What do you mean by 'operating at a nexus' or 'blended skill-set'?
Because of the environments I've worked in; messy, limited resources, with restrictive constraints and budgets I've developed a blended skill-set that is hands-on and pragmatic to get outcomes that create impact through the utilisation of the full spectrum of design. Plus I've picked up some product ownership skills and improved my business acumen along the way. Which is why I come to what I do with a bigger skill-set to employ. The value of this is adaptability in getting things done.
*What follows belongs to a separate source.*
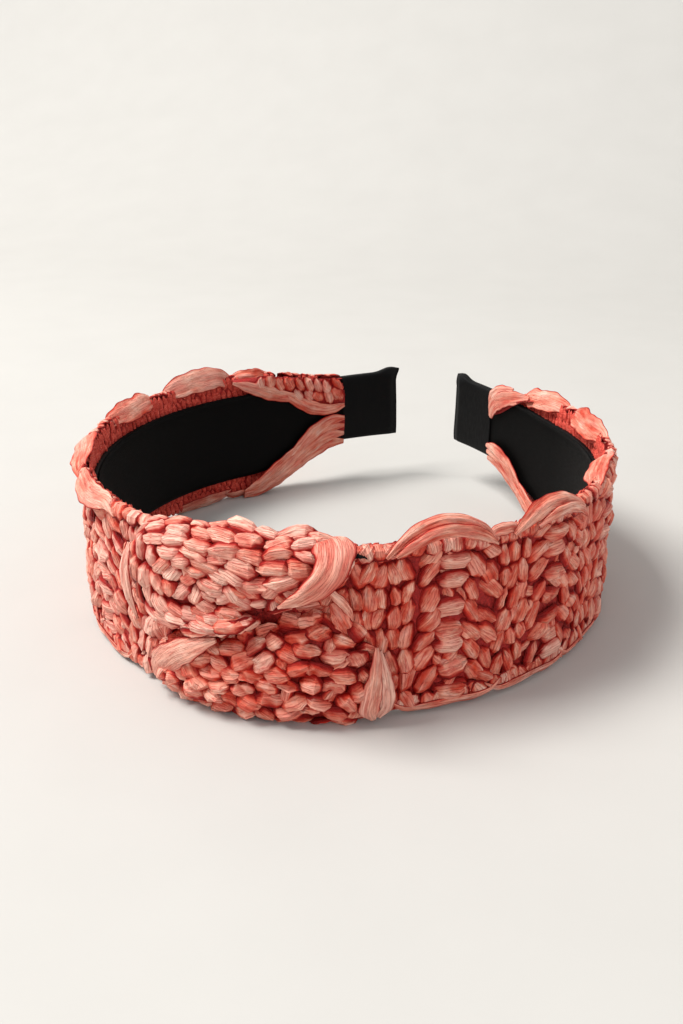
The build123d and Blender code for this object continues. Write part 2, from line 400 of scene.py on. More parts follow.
def skin(points, closed=False):
    """A tube of (station, point round) band points, as one part of a mesh."""
    run, girth = distances(points[:, 0]), distances(points[0])
    fibre = np.stack(np.broadcast_arrays(run[:, None], girth, 0.0), axis=-1)
    plain = np.zeros((1, *points.shape[:2]))
    return {
        "points": band_point(points)[None],
        "fibre": fibre[None],
        "tone": plain,
        "crest": plain,
        "closed": closed,
    }


def tube_faces(shape, closed):
    """Faces round and along closed tubes, with an end face at each end unless they are rings."""
    count, stations, around = shape
    index = np.arange(count * stations * around).reshape(shape)
    after = np.roll(index, -1, axis=1) if closed else index[:, 1:]
    here = index if closed else index[:, :-1]
    corners = [here, after, np.roll(after, -1, axis=2), np.roll(here, -1, axis=2)]
    quads = np.stack(corners, axis=-1).reshape(-1, 4)
    if closed:
        return quads, np.zeros((0, around), int)
    return quads, np.concatenate([index[:, 0], index[:, -1, ::-1]])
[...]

That's why I often refer to what I do is 'design-led product growth'.
How do you approach research and discovery activities?
Research isn’t a passive exercise and it doesn’t have to be cumbersome or expensive - it's about ‘learning through making’ - it is driven by being curious, making sense of something by being deeply human-centred. Learning through making is how I approach all research - continuous prototyping and experimentation to create feedback loops and immediate improvements
How do you deal with ambiguity?
Accepting that it's going to be present and be comfortable is where it starts. Ambiguity isn’t a bad thing and it depends where you are in the design process in regards to what you should tolerate but ultimately my job is to help people feel at ease or make informed decisions or see clearly despite any ambiguity. To do that as a designer you’ve got to remain ‘curious’, you’ve got to experiment and hold true to the principles of ‘learning through making’, you’ve got to test your assumptions, and you’ve got to examine the bigger picture and what parts there are. Remember that having any ambiguity is part of the path towards solving a problem. It is the catalyst to ask more questions between ‘what is’ and ‘what could be.’
What aren't you good at?
I have a broad skill-set, but currently I’m learning to get better at motion design, so I can do more advanced animated interactions. I also suck at storytelling and selling my value, so I am trying to get better at articulating that.